EXERCISE:
Reply with one number: the count of lines in the records below that hold "else".

PROVIDED RECORDS:

----

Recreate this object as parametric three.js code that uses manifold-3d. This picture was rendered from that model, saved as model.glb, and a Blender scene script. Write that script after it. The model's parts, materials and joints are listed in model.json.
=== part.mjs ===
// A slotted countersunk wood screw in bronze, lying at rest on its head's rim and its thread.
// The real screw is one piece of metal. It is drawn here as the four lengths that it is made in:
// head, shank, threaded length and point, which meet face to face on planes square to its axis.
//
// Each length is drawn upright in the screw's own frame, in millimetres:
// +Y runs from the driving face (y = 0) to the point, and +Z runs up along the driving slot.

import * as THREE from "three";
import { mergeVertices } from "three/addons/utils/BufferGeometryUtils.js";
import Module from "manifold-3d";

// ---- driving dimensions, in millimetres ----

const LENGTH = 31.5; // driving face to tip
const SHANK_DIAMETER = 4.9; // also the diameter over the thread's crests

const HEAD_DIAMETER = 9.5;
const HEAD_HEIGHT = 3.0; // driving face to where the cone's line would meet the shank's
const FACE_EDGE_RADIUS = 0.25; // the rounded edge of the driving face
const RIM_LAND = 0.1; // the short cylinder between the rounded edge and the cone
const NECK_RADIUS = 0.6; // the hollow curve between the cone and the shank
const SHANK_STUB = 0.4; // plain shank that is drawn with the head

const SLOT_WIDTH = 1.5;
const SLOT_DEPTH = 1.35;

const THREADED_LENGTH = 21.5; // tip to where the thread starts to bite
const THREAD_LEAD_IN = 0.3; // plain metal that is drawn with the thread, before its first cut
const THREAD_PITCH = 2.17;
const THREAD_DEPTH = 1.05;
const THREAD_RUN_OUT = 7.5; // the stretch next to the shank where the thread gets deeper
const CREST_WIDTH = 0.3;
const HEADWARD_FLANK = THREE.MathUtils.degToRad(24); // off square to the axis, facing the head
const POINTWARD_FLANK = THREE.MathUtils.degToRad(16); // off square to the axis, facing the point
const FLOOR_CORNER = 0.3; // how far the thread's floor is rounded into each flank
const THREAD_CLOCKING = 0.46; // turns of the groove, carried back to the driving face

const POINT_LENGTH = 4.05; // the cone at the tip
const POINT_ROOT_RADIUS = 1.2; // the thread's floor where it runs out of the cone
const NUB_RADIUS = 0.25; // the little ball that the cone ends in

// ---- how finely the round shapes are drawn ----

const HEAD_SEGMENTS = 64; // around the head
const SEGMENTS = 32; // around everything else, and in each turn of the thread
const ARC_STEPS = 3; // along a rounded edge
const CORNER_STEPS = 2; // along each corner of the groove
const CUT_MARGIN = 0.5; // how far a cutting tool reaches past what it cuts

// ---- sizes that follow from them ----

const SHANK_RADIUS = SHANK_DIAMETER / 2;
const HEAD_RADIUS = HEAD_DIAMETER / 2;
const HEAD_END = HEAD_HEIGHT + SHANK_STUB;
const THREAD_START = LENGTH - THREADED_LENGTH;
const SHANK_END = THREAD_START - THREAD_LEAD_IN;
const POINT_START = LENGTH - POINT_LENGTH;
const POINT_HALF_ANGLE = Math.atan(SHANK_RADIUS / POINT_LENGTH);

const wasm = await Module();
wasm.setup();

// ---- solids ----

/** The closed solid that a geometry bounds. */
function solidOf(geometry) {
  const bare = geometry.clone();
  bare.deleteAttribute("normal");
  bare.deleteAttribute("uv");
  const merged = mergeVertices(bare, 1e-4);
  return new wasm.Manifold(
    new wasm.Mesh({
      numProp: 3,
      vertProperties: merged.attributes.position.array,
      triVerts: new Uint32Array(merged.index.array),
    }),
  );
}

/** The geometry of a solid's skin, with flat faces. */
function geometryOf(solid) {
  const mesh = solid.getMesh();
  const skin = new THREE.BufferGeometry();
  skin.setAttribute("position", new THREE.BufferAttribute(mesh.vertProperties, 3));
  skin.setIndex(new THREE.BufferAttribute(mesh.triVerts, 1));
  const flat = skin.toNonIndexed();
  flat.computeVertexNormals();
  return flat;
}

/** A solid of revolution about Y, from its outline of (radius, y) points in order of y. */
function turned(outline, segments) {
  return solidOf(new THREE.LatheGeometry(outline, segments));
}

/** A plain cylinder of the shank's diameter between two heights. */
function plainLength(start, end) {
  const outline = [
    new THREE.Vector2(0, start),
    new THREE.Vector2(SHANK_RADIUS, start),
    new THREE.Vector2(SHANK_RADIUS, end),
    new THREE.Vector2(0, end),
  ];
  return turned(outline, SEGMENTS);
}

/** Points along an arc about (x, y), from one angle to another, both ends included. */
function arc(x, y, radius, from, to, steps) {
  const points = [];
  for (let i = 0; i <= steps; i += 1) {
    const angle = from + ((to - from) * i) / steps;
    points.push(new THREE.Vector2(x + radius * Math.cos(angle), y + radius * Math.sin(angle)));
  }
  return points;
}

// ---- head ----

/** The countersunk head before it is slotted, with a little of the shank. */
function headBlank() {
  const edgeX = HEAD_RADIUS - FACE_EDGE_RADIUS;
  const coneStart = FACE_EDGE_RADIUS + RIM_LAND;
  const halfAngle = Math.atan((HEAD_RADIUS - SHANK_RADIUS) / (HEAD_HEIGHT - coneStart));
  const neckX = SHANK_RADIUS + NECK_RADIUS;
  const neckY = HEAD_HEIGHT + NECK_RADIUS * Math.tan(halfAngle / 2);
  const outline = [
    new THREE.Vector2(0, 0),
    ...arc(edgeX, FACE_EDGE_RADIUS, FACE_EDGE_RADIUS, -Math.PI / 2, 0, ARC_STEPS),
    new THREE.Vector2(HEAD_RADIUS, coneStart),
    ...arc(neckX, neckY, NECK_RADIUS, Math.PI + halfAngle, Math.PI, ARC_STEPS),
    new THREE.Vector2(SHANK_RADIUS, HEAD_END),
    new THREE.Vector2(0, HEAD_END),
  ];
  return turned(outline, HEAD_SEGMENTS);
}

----

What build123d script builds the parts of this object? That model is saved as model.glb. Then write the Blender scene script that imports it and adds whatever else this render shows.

----

SOLUTION TO THE EXERCISE:
2